_Your task:_ Starting at the line that contains "bodyOf(pastry), COLOURS.pastry, 0.75);", copy every line down to the line that contains "obj.matrix_world = world", inclusive, exactly as it stands. Omit all other lines.

═══ Stored data ═══

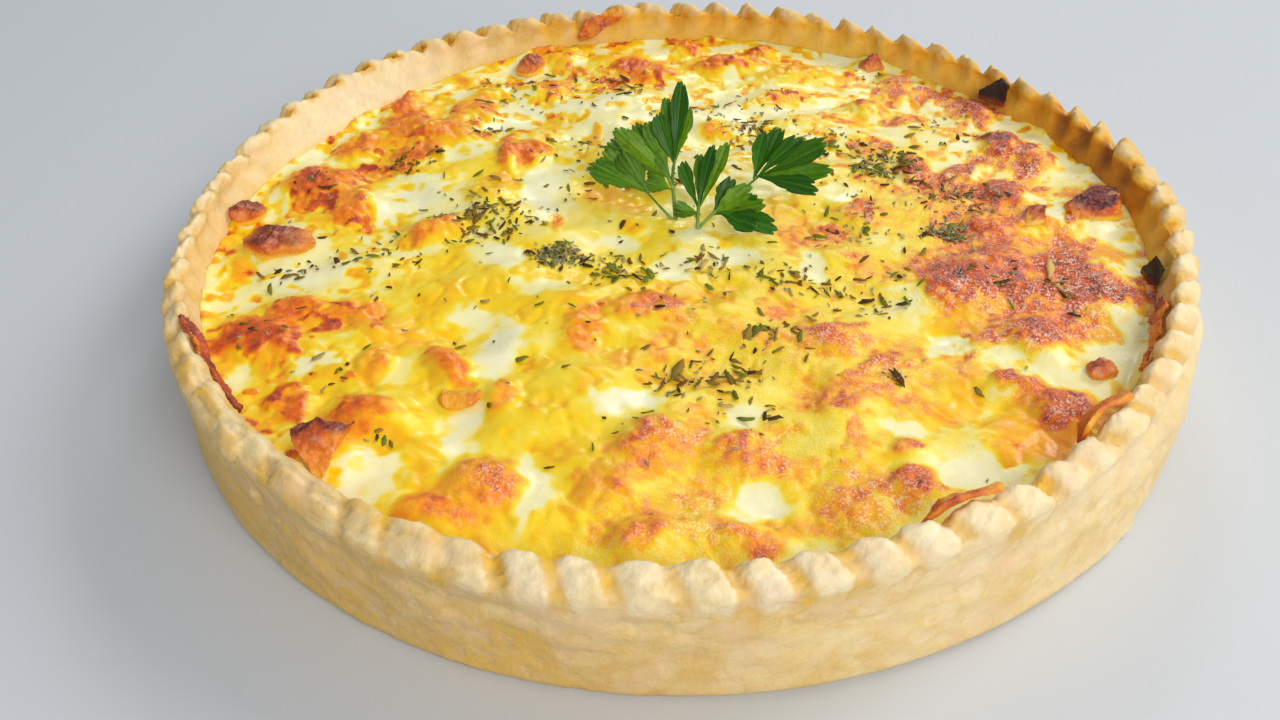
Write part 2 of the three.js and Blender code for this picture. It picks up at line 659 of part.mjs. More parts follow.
// Each sprig has a foot on the filling. Its stems and leaves are given from that foot. A leaf
// spreads from its root in one lobe for each tip, each lobe as wide as its width.
const PARSLEY = [
  {
    name: "parsley_left",
    foot: [0.9, 4.2],
    stems: [
      [[0, 0, -1], [-0.4, 3.6, 3.2], [-0.8, 8.6, 7.6], [0.2, 13, 12.6]],
      [[-0.2, 0.6, -0.6], [-3.2, 2.6, 1.8], [-8, 6.8, 5.4]],
      [[-0.6, 6, 5.4], [-2.2, 8.4, 7.8], [-5.4, 11, 10.6]],
    ],
    leaves: [
      {
        root: [-0.4, 10.6, 9.6],
        tips: [[-4.8, 18.6, 19.4], [-1.8, 20.8, 23.6], [1.6, 22.6, 26.2], [3, 19.6, 21]],
        width: 3,
      },
      {
        root: [-1.4, 8, 7.4],
        tips: [[-6.6, 17.8, 18.4], [-11, 17.4, 17.8], [-14.8, 16.4, 16.4], [-17.9, 15, 14.6]],
        width: 3.8,
      },
      {
        root: [-6.8, 6, 4.6],
        tips: [[-13.4, 13.6, 12.6], [-18, 13.2, 12], [-21.4, 11.8, 10.2]],
        width: 4.6,
      },
      { root: [-1.4, 6.2, 5.4], tips: [[-7.2, 10.4, 8.8], [-7.6, 8.4, 6.2]], width: 2.6 },
    ],
  },
  {
    name: "parsley_right",
    foot: [6.1, -0.4],
    stems: [
      [[0, 0, -1], [0, 2.4, 2], [0.4, 6, 5.4]],
      [[0.2, 1, 0], [5, 2.8, 4.4], [9.6, 4.4, 7.4], [15, 6.4, 11.4]],
    ],
    leaves: [
      {
        root: [0.2, 4, 3.4],
        tips: [[-3.2, 14.4, 10.4], [1, 15.8, 12.9], [4.6, 16, 14.4], [7.2, 15.3, 15.3]],
        width: 3.1,
      },
      { root: [0.6, 3, 2.6], tips: [[-5.8, 5.2, 4.6], [-6, 3.8, 2.8]], width: 1.8 },
      {
        root: [3.6, 2.2, 3],
        tips: [[9.2, 6.8, 10.4], [13, 5, 9], [15.8, 2.2, 6.6]],
        width: 4,
      },
      {
        root: [5, 2.2, 3.6],
        tips: [[16.4, 0.6, 5.4], [18.6, -4.8, 4.2], [14.6, -4.4, 2.6]],
        width: 4.4,
      },
      { root: [13.4, 6.2, 10.8], tips: [[16.4, 14.4, 18.6], [20.2, 14, 20.2]], width: 3 },
      {
        root: [14.4, 6.2, 11],
        tips: [[25.6, 9.6, 19.4], [31.6, 5.8, 18.6], [31, 2.6, 15.4], [29, -1.6, 12]],
        width: 4.6,
      },
    ],
  },
];
const LEAF_THICKNESS = 0.55;
const STEM_RADIUS = 0.75;

// A parsley leaf: a flat outline of lobes and notches, drawn around its root in the plane of its
// tips and then waved a little out of that plane. No lobe reaches over the one beside it.
function leaf({ root, tips, width }, foot) {
  const from = new THREE.Vector3(...root);
  const arms = tips.map((tip) => new THREE.Vector3(...tip).sub(from));
  const along = arms.reduce((sum, arm) => sum.add(arm), new THREE.Vector3()).normalize();
  const facing = new THREE.Vector3().crossVectors(arms.at(-1), arms[0]).normalize();
  const across = new THREE.Vector3().crossVectors(along, facing);
  const lobes = arms.map((arm) => ({
    length: arm.length(),
    turn: Math.atan2(arm.dot(across), arm.dot(along)),
  }));
  const point = (length, turn) =>
    new THREE.Vector2(length * Math.sin(turn), length * Math.cos(turn));
  const outline = [new THREE.Vector2(-0.5, -0.8)];
  lobes.forEach(({ length, turn }, i) => {
    const gaps = [lobes[i - 1], lobes[i + 1]].filter(Boolean).map((lobe) => Math.abs(lobe.turn - turn));
    const spread = Math.min(Math.atan2(width / 2, 0.83 * length), 0.42 * Math.min(...gaps));
    if (i > 0) {
      const before = lobes[i - 1];
      outline.push(point(0.5 * Math.min(length, before.length), (turn + before.turn) / 2));
    }
    outline.push(point(0.82 * length, turn - spread));
    outline.push(point(length, turn));
    outline.push(point(0.84 * length, turn + spread));
  });
  outline.push(new THREE.Vector2(0.5, -0.8));
  const blade = new THREE.ExtrudeGeometry(new THREE.Shape(outline), {
    depth: LEAF_THICKNESS,
    bevelEnabled: false,
  });
  const position = blade.getAttribute("position");
  for (let i = 0; i < position.count; i += 1) {
    const reach = position.getY(i) / lobes[0].length;
    const ripple = 0.07 * width * Math.sin(1.1 * position.getX(i));
    const bow = 0.35 * width * reach * (1 - reach);
    position.setZ(i, position.getZ(i) + ripple + bow - LEAF_THICKNESS / 2);
  }
  blade.applyMatrix4(new THREE.Matrix4().makeBasis(across, along, facing));
  blade.translate(from.x + foot.x, from.y + foot.y, from.z + foot.z);
  return solidOf(blade);
}

function stem(route, foot) {
  const curve = new THREE.CatmullRomCurve3(route.map((p) => new THREE.Vector3(...p).add(foot)));
  const section = new THREE.Shape(
    Array.from({ length: 5 }, (unused, i) => {
      const a = (2 * Math.PI * i) / 5;
      return new THREE.Vector2(STEM_RADIUS * Math.cos(a), STEM_RADIUS * Math.sin(a));
    }),
  );
  const options = { extrudePath: curve, steps: route.length + 1, bevelEnabled: false };
  return solidOf(new THREE.ExtrudeGeometry(section, options));
}

function parsleySprig({ foot, stems, leaves }) {
  const at = new THREE.Vector3(foot[0], foot[1], surfaceHeight(...foot));
  const pieces = [...stems.map((route) => stem(route, at)), ...leaves.map((spec) => leaf(spec, at))];
  return pieces.reduce((whole, piece) => whole.add(piece));
}

// ---------------------------------------------------------------- the quiche

const quiche = new THREE.Group();

function addPart(name, geometry, colour, roughness) {
  const material = new THREE.MeshStandardMaterial({ color: colour, roughness, metalness: 0 });
  const mesh = new THREE.Mesh(geometry, material);
  mesh.name = name;
  quiche.add(mesh);
}

const pastry = solidOf(pastryCase());
const spot = ([x, y], radius) => ({ x, y, radius });
const occupied = [
  ...HAM.map(({ at, size }) => spot(at, 0.6 * Math.max(size[0], size[1]) + 3)),
  ...STRIPS.flatMap(({ route }) => route.map((point) => spot(point, 7))),
  ...BURNT.map(({ at, width }) => spot(at, width)),
  ...PARSLEY.map(({ foot }) => spot(foot, 5)),
];
const filling = herbFlakes(occupied).reduce((whole, flake) => whole.add(flake), bakedFilling());

// Cuts a topping back to where it clears the filling and the pastry.
function cleared(topping) {
  const { min, max } = topping.boundingBox();
  const inward = new THREE.Vector3(-min[0] - max[0], -min[1] - max[1], 0).setLength(GAP);
  return topping
    .subtract(filling)
    .subtract(filling.translate([0, 0, GAP]))
    .subtract(pastry.translate([0, 0, GAP]))
    .subtract(pastry.translate(inward.toArray()));
}

addPart("pastry_case", bodyOf(pastry), COLOURS.pastry, 0.75);
addPart("filling", bodyOf(filling), COLOURS.filling, 0.4);
for (const [specs, make, colour, roughness] of [
  [HAM, hamPiece, COLOURS.ham, 0.45],
  [STRIPS, cheeseStrip, COLOURS.cheese, 0.4],
  [BURNT, burntFlake, COLOURS.burnt, 0.6],
  [PARSLEY, parsleySprig, COLOURS.parsley, 0.5],
]) {
  for (const spec of specs) addPart(spec.name, bodyOf(cleared(make(spec))), colour, roughness);
}

export default quiche;
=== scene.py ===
"""The looks of the quiche: crimped pastry, baked filling, herbs, ham, cheese and parsley.

Shapes are worked out in millimetres in the part's own frame and turned into metres when
they become meshes. Angles are in degrees, anticlockwise from +X, seen from above.
"""

import bmesh
import bpy
import numpy as np
from mathutils import Matrix, Vector


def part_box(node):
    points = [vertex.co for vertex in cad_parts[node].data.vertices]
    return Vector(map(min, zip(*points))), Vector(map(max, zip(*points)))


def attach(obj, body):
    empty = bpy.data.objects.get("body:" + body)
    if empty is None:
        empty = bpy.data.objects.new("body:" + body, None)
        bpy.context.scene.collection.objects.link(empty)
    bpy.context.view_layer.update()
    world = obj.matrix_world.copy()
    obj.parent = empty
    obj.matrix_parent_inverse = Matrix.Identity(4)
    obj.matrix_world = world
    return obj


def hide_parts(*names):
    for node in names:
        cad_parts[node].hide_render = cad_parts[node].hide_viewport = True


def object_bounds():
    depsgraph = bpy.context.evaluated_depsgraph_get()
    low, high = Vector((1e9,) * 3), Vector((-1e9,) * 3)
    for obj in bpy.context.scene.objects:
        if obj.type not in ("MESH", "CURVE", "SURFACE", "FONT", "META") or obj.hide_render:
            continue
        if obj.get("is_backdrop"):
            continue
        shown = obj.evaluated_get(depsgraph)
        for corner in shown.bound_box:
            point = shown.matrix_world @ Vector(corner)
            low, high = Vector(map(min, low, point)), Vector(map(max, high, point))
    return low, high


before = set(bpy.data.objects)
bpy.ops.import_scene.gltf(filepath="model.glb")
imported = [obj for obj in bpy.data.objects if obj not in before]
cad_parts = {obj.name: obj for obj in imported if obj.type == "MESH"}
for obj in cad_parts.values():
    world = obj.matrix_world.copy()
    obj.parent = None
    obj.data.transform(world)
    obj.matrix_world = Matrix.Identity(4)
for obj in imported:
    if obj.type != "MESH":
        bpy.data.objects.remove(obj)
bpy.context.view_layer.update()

MM = 0.001

# ---------------------------------------------------------------- the case's dimensions (mm)

RIM_RADIUS = 120.0
INNER_RADIUS = 112.4
BASE_RADIUS = 118.0
BASE_SHIFT = 1.6
BASE_SHIFT_ANGLE = -20.0
RIM_HEIGHT = 32.4
FLOOR_THICKNESS = 5.0
FLOOR_RADIUS = 105.5
SHELF_HEIGHT = 24.0
SHELF_INSET = 1.0
FOOT_ROUND = 1.6
OVERHANG = 1.8
CRIMPS = 72
CRIMP_SEED = 5
RIDGE_ANGLE = 2.7
CRIMP_SLANT = 2.0  # degrees that a groove turns on its way in
GROOVE_DEPTH = 2.1
GROOVE_NOTCH = 1.6
INNER_NOTCH = 1.1
WALL_RELIEF = 0.45
# Slow waves of the rim's radius: how many in a turn, and their cosine and sine parts
OUT_OF_ROUND = [(2, -1.54, -0.61), (3, 1.58, 0.18), (4, 0.74, -0.17), (5, 0.74, 0.3), (6, -0.19, 0.79)]
INNER_SHARE = 0.35
# The outward swell of the wall at the front right, and the broad pressed bank at the back left
BULGE_ANGLE, BULGE_SPREAD, BULGE_DEPTH = -24.0, 15.0, 2.4
BANK_ANGLE, BANK_SPREAD, BANK_DEPTH = 143.0, 21.0, 5.5
# Edges of overlapping dough: angle at the foot and at the rim, step, degrees over which it fades,
# and the height below which there is none
SEAMS = [(-40.0, -36.5, 1.1, 11.0, 0.0), (-131.0, -134.0, 1.0, 16.0, 22.0)]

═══

_Written response:_
addPart("pastry_case", bodyOf(pastry), COLOURS.pastry, 0.75);
addPart("filling", bodyOf(filling), COLOURS.filling, 0.4);
for (const [specs, make, colour, roughness] of [
  [HAM, hamPiece, COLOURS.ham, 0.45],
  [STRIPS, cheeseStrip, COLOURS.cheese, 0.4],
  [BURNT, burntFlake, COLOURS.burnt, 0.6],
  [PARSLEY, parsleySprig, COLOURS.parsley, 0.5],
]) {
  for (const spec of specs) addPart(spec.name, bodyOf(cleared(make(spec))), colour, roughness);
}

export default quiche;
=== scene.py ===
"""The looks of the quiche: crimped pastry, baked filling, herbs, ham, cheese and parsley.

Shapes are worked out in millimetres in the part's own frame and turned into metres when
they become meshes. Angles are in degrees, anticlockwise from +X, seen from above.
"""

import bmesh
import bpy
import numpy as np
from mathutils import Matrix, Vector


def part_box(node):
    points = [vertex.co for vertex in cad_parts[node].data.vertices]
    return Vector(map(min, zip(*points))), Vector(map(max, zip(*points)))


def attach(obj, body):
    empty = bpy.data.objects.get("body:" + body)
    if empty is None:
        empty = bpy.data.objects.new("body:" + body, None)
        bpy.context.scene.collection.objects.link(empty)
    bpy.context.view_layer.update()
    world = obj.matrix_world.copy()
    obj.parent = empty
    obj.matrix_parent_inverse = Matrix.Identity(4)
    obj.matrix_world = world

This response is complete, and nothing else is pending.